Option 2: Keep 28 characters

Leave the ADR-0012 form unchanged.

Pros:

  • Good, because it round-trips the entire (i64, i64) space and needs no change.

Cons:

  • Bad, because 28 characters is long and does not group evenly, which was the complaint.

Option 3: Variable-length (main account short, subaccount long)

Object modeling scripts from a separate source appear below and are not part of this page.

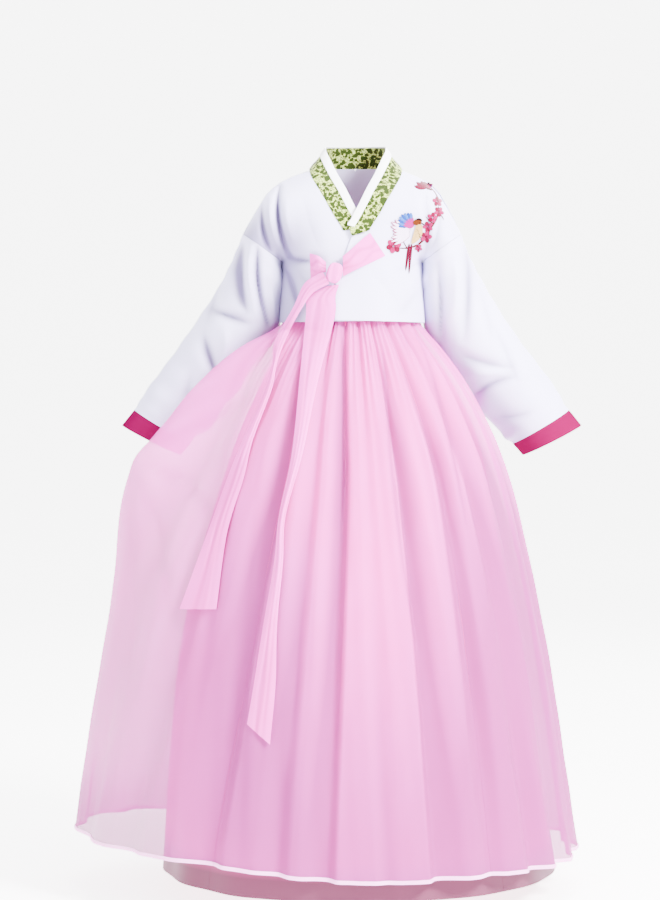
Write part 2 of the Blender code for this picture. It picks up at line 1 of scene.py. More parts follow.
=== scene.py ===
"""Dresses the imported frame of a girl's hanbok in its cloth: jacket, sleeves, collar, ribbon and skirt.

The front faces -Y, the wearer's left hand is on +X, and the origin is the middle of the neck, level with
the shoulders. Angles round the skirt are in degrees from +X, so 90 is the back and 270 the front.
"""

from __future__ import annotations

import logging
import math
from dataclasses import dataclass
from enum import Enum
from typing import Callable, NamedTuple, Sequence

import bpy  # noqa: E402
import numpy as np  # noqa: E402
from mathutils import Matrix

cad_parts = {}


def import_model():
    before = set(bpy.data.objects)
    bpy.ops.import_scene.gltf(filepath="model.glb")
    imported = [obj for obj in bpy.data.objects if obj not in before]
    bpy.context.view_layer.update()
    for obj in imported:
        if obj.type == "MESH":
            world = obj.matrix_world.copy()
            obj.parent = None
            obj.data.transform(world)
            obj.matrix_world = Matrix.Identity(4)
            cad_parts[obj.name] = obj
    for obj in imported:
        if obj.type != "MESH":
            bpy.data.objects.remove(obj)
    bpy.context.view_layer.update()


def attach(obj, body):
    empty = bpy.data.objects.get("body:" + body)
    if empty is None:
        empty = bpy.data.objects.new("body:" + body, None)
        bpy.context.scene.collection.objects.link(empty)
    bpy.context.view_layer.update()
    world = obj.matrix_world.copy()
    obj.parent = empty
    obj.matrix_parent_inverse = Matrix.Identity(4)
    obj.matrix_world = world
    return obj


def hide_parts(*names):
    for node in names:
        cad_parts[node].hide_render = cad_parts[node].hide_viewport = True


LOG = logging.getLogger("hanbok")
Array = np.ndarray
Shape = Callable[[Array, Array], Array]
Line = Callable[[Array], Array]
# Gives each point's painted shade, from 0 to 1, from its u, its v and its place.
PaintedShade = Callable[[Array, Array, Array], Array]
Color = tuple[float, float, float]
Socket = bpy.types.NodeSocket

ROOT = "root"
SEAM = 0.0003
NECK_MIDDLE_X = 0.005
THREAD_RELIEF = 0.0004
CLOUD = 9.0
WELD = 0.00002
USUAL_RADIUS = 0.25
VISIBLE_GAP = math.degrees(SEAM / 2 / USUAL_RADIUS)
HEM_ROLL = 0.0048


class Half(Enum):
    """Which half of the wearer a piece is on; the value is the sign of X."""

    LEFT = 1
    RIGHT = -1


class Hang(Enum):
    """How a sheet of cloth is held."""

    HUNG = "hung"
    GATHERED = "gathered"
    FOLDED = "folded"
    STRETCHED = "stretched"


# ---------------------------------------------------------------- tables of sections
class Figure(NamedTuple):
    """Half depth of the jacket at one height."""

    z: float
    front: float
    back: float


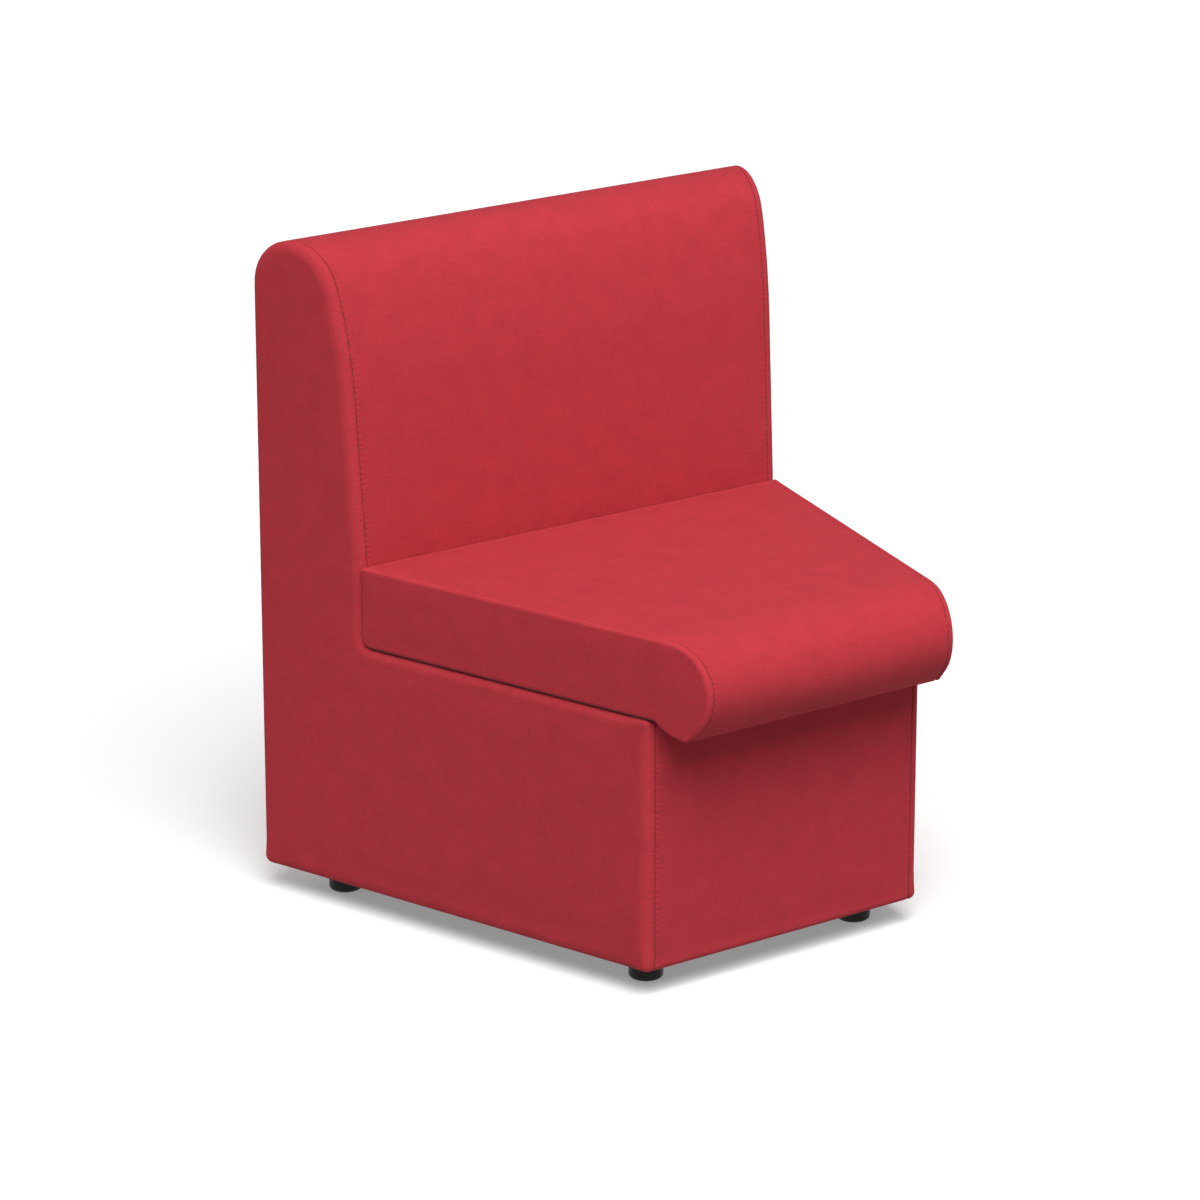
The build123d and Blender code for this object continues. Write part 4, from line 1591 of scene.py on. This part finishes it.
def sew(name: str, plan: SeatPlan, hand: Hand, outline: Outline, inset: float) -> bpy.types.Object:
    """Lay the stitches down in a side seam.

    Args:
        name: The stitches' name.
        plan: The seat's plan.
        hand: Which side.
        outline: The seam's outline.
        inset: The seam's inset.

    Returns:
        The stitches as one piece.
    """
    sunk = outline.points - outline.outward * STITCH_DEPTH
    places = plan.places(hand, sunk[:, 0], sunk[:, 1], inset)
    square = (hand.value * math.cos(plan.slant), -math.sin(plan.slant), 0.0)
    across = np.tile(np.array(square, np.float32), (len(places), 1))
    return keep(STITCHES.apply(line_object(name, places, across)))


@dataclass(frozen=True)
class SeatCushion:
    """The seat cushion, with its nose over the front of the base."""

    plan: SeatPlan
    back_depth: float = 0.162
    fit: float = 0.0003
    heel_radius: float = 0.012
    heel_top_radius: float = 0.004
    nose_radius: float = 0.0588
    tip_setback: float = 0.0343
    tip_drop: float = 0.016
    tip_radius: float = 0.003
    root_gap: float = 0.007
    root_radius: float = 0.006
    bulge: float = 0.004
    edge_radius: float = 0.0055
    edge_rise: float = 0.0042
    seam_inset: float = 0.008
    tuck: float = 1.2 * MILLIMETRE
    foam_rounding: float = 2 * MILLIMETRE
    step: float = 0.010
    top_press: ClothPress = ClothPress(swell=3.5 * MILLIMETRE)
    side_press: ClothPress = ClothPress(swell=1.5 * MILLIMETRE)

    def corners(self) -> list[Corner]:
        """The side-view outline's corners.

        Returns:
            The corners, clockwise from the rear of the underside.
        """
        top, bottom, rear = self.plan.seat_height, self.plan.base_height + self.fit, self.back_depth + self.fit
        centre = (self.plan.overall_depth - self.nose_radius, top - self.nose_radius)
        tip = (self.plan.overall_depth - self.tip_setback, self.plan.base_height - self.tip_drop)
        apart = math.hypot(tip[0] - centre[0], tip[1] - centre[1])
        lean = math.atan2(tip[1] - centre[1], tip[0] - centre[0])
        touch = lean + math.acos(min(1.0, self.nose_radius / apart))
        turn = math.pi / 2 - touch
        front = centre[0] + self.nose_radius * math.tan(turn / 2)
        root = (self.plan.base_depth + self.root_gap, bottom)
        chord = np.array(root) - np.array(tip)
        width = float(np.linalg.norm(chord))
        outside = np.array((-chord[1], chord[0])) / width
        middle = (np.array(tip) + np.array(root)) / 2 + outside * 2 * self.bulge
        under = 0.8 * (width**2 / (8 * self.bulge) + self.bulge / 2)
        return [
            Corner(rear, bottom, self.heel_radius),
            Corner(rear, top, self.heel_top_radius),
            Corner(front, top, self.nose_radius),
            Corner(*tip, self.tip_radius),
            Corner(*middle, under),
            Corner(*root, self.root_radius),
        ]

    def still(self) -> list[StillZone]:
        """Where the cloth can't swell: against the back and the base.

        Returns:
            The two zones.
        """
        bottom, over = self.plan.base_height, self.plan.seat_height + 0.01
        return [
            StillZone((self.back_depth - 0.01, self.back_depth + 0.004), (bottom - 0.01, over), 0.02),
            StillZone((0.0, self.plan.base_depth + self.root_gap), (bottom - 0.01, bottom + 0.006), 0.02),
        ]

    def build(self) -> None:
        """Make the covers, the foam and the stitches."""
        outline = Outline(self.corners(), self.step)
        tailor = Tailor(self.plan, self.edge_radius, self.edge_rise, self.seam_inset, tuck=self.tuck)
        still = self.still()
        for hand in Hand:
            name = f"seat_side_cover_{hand.word}"
            side = tailor.side(f"cushion_cloth_{hand.word}", hand, outline, self.side_press, still)
            keep(side, name)
            sew(f"cushion_stitches_{hand.word}", self.plan, hand, outline, self.seam_inset)
        bottom = self.plan.base_height + self.fit
        heel = (self.back_depth + self.fit + self.heel_radius, bottom)
        over = outline.stretch(heel, (self.plan.base_depth + self.root_gap, bottom))
        cover = tailor.run("cushion_cloth_top", over, self.top_press, still)
        keep(cover, "seat_top_cover")
        foam = soften("seat_foam", "cushion_foam", CREAM_FOAM, self.foam_rounding)
        keep(foam, "seat_foam")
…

Encode only the id leg when sub == 0 (about 15 characters) and both legs otherwise (about 21).

Pros:

  • Good, because a main account, the common case, becomes very short with no range loss on either leg.

Cons:

  • Bad, because codes then have two different lengths, which reads less like a uniform account number and complicates any fixed-width UI or validation.
  • Bad, because 15 is not a clean multiple of four, so the grouping is uneven.

Decision Outcome

Chosen option: Option 1, a fixed 20-character code, because it is short, groups into a uniform five-by-four, keeps the checksum and the obfuscation, and stays presentation-only with no migration. The only real cost is capping the subaccount at 30 bits, which is ample for explicit buckets and acceptable for the hash-derived inflight subaccounts.

The encoding

  • Constants ID_BITS = 63 and SUB_BITS = 30 (93 bits packed) are public on kuatia-types. pack places the low ID_BITS of id above the low SUB_BITS of sub; unpack inverts it.
  • Obfuscation is a keyed format-preserving permutation over the 93-bit domain: a Feistel network over two 47-bit halves (a 94-bit block) restricted to the domain by cycle-walking (re-encrypt while the result exceeds 2^93 - 1). Since the domain is half of 2^94, this averages about two iterations and is a bijection on exactly the packable values. The seed is still the global set_id_seed key.
  • The body is 18 base-36 characters of the permuted value; the two trailing check digits are the same ISO 7064 mod-97 scheme as ADR-0012, moved to the end so the code is body-then-check. FromStr strips spaces and dashes, upper-cases, requires 20 characters, validates the checksum, rejects a decoded body outside the 93-bit domain, then inverts the permutation and unpacks.
  • Under the default seed, AccountId { id: 5, sub: 7 } renders FK9RA6QALU15JZ7DZM81 (grouped FK9R A6QA LU15 JZ7D ZM81).

Inflight subaccounts

The per-destination inflight hold subaccount (ADR-0014) was a 63-bit truncation of a trade hash. It is now masked to the low SUB_BITS so every hold has an encodable code. It stays deterministic and trade-specific.

Positive Consequences

  • The human-facing code drops from 28 to 20 characters and groups evenly.
  • No storage, serde, or content-hash change; no migration. Debug output is unchanged (id / id.sub).

Negative Consequences

  • The subaccount space is 30 bits (~1.07 billion) instead of a full i64. Explicit buckets are unaffected; hash-derived inflight subaccounts collide sooner: at 30 bits the birthday bound is roughly a 1% chance around 4,600 concurrent inflight trades to a single destination. Deployments with very high concurrent inflight fan-in to one destination should account for this.
  • The string form is lossy for legs outside the encodable ranges; such values still hash, persist, and compare correctly but do not round-trip through the code. No real id source produces out-of-range legs.

Links

  • Supersedes the IBAN-style account code section of ADR-0012; the rest of ADR-0012 (the identity model, reads, balances) stands.
  • Constrains the inflight hold subaccount of ADR-0014.